Problem to work on —
Write the material out again, line by line, exactly as it is.

Dataset section —
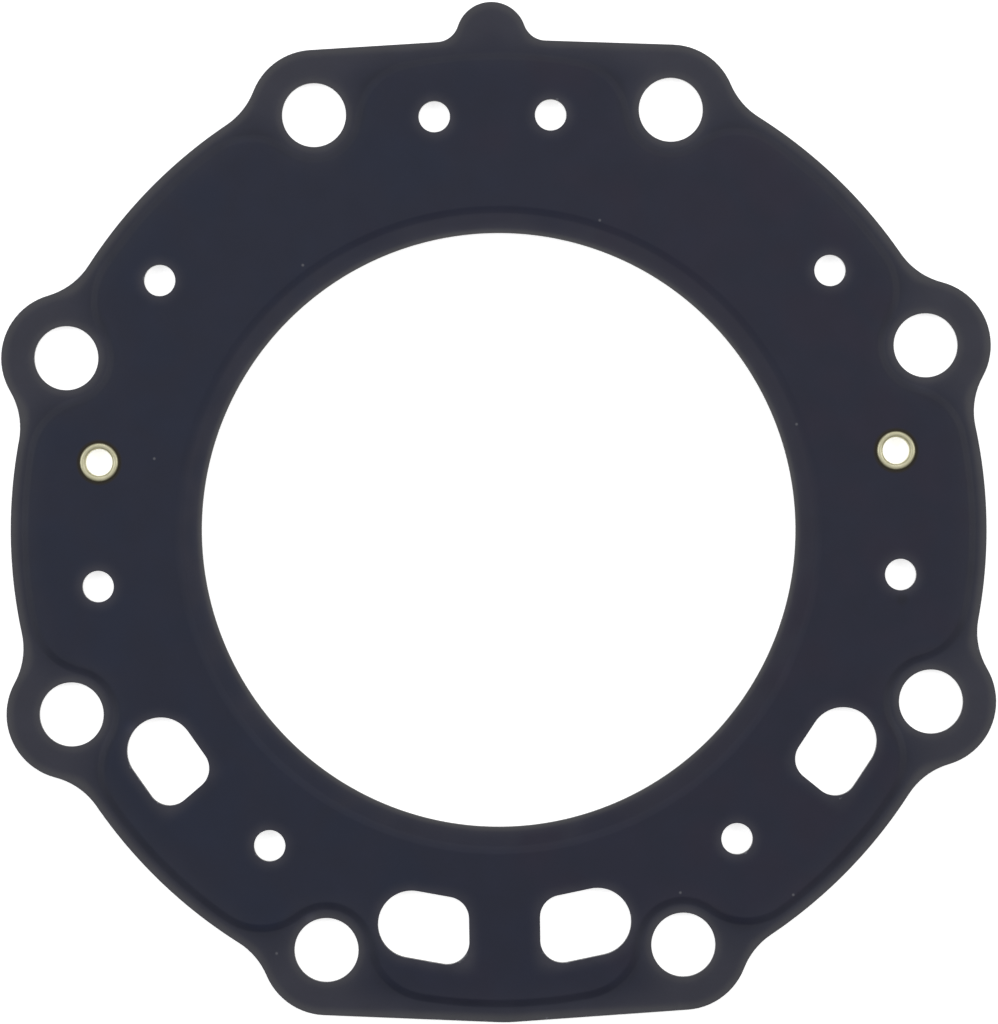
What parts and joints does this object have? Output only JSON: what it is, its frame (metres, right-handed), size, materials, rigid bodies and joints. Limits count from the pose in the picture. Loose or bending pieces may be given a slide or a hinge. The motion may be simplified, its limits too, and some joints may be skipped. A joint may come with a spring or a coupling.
{
  "type": "cylinder head gasket",
  "caption": "Multi-layer steel cylinder head gasket for a liquid-cooled single-cylinder engine, with stepped sealing beads, stud and coolant holes and eyelets that hold the layers together.",
  "frame": {"origin": "centre of the cylinder bore, level with the face that lies on the block", "axes": "+Z along the bore towards the head, +Y towards the tab, +X to the right seen from the head side"},
  "size_m": [0.1518, 0.1564, 0.0021],
  "materials": {
    "coated_steel": "satin black rubber coating on spring steel sheet",
    "core_steel": "bare rolled stainless sheet",
    "eyelet_brass": "pale plated brass, lightly polished"
  },
  "bodies": {
    "root": {"upper_layer": "coated_steel", "core_layer": "core_steel", "lower_layer": "coated_steel", "right_eyelet": "eyelet_brass", "left_eyelet": "eyelet_brass"}
  },
  "joints": []
}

Full output —
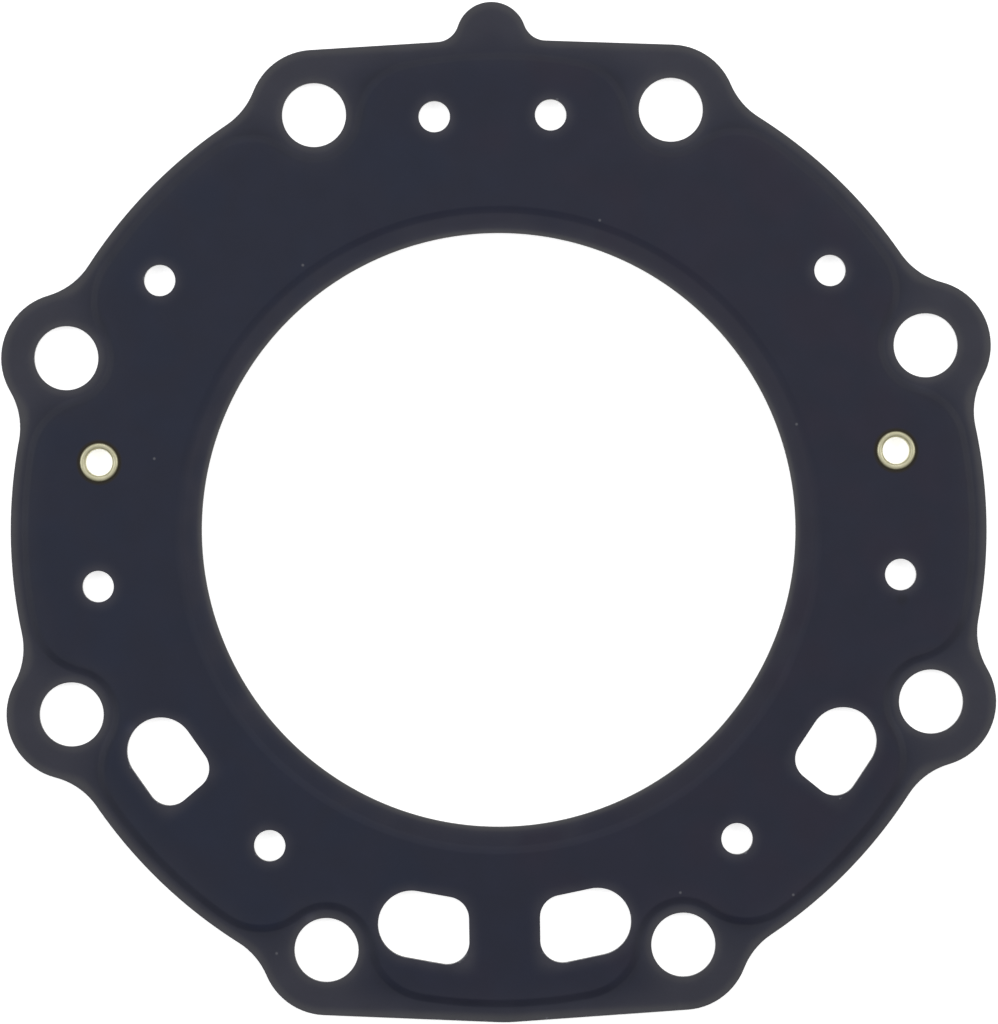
What parts and joints does this object have? Output only JSON: what it is, its frame (metres, right-handed), size, materials, rigid bodies and joints. Limits count from the pose in the picture. Loose or bending pieces may be given a slide or a hinge. The motion may be simplified, its limits too, and some joints may be skipped. A joint may come with a spring or a coupling.
{
  "type": "cylinder head gasket",
  "caption": "Multi-layer steel cylinder head gasket for a liquid-cooled single-cylinder engine, with stepped sealing beads, stud and coolant holes and eyelets that hold the layers together.",
  "frame": {"origin": "centre of the cylinder bore, level with the face that lies on the block", "axes": "+Z along the bore towards the head, +Y towards the tab, +X to the right seen from the head side"},
  "size_m": [0.1518, 0.1564, 0.0021],
  "materials": {
    "coated_steel": "satin black rubber coating on spring steel sheet",
    "core_steel": "bare rolled stainless sheet",
    "eyelet_brass": "pale plated brass, lightly polished"
  },
  "bodies": {
    "root": {"upper_layer": "coated_steel", "core_layer": "core_steel", "lower_layer": "coated_steel", "right_eyelet": "eyelet_brass", "left_eyelet": "eyelet_brass"}
  },
  "joints": []
}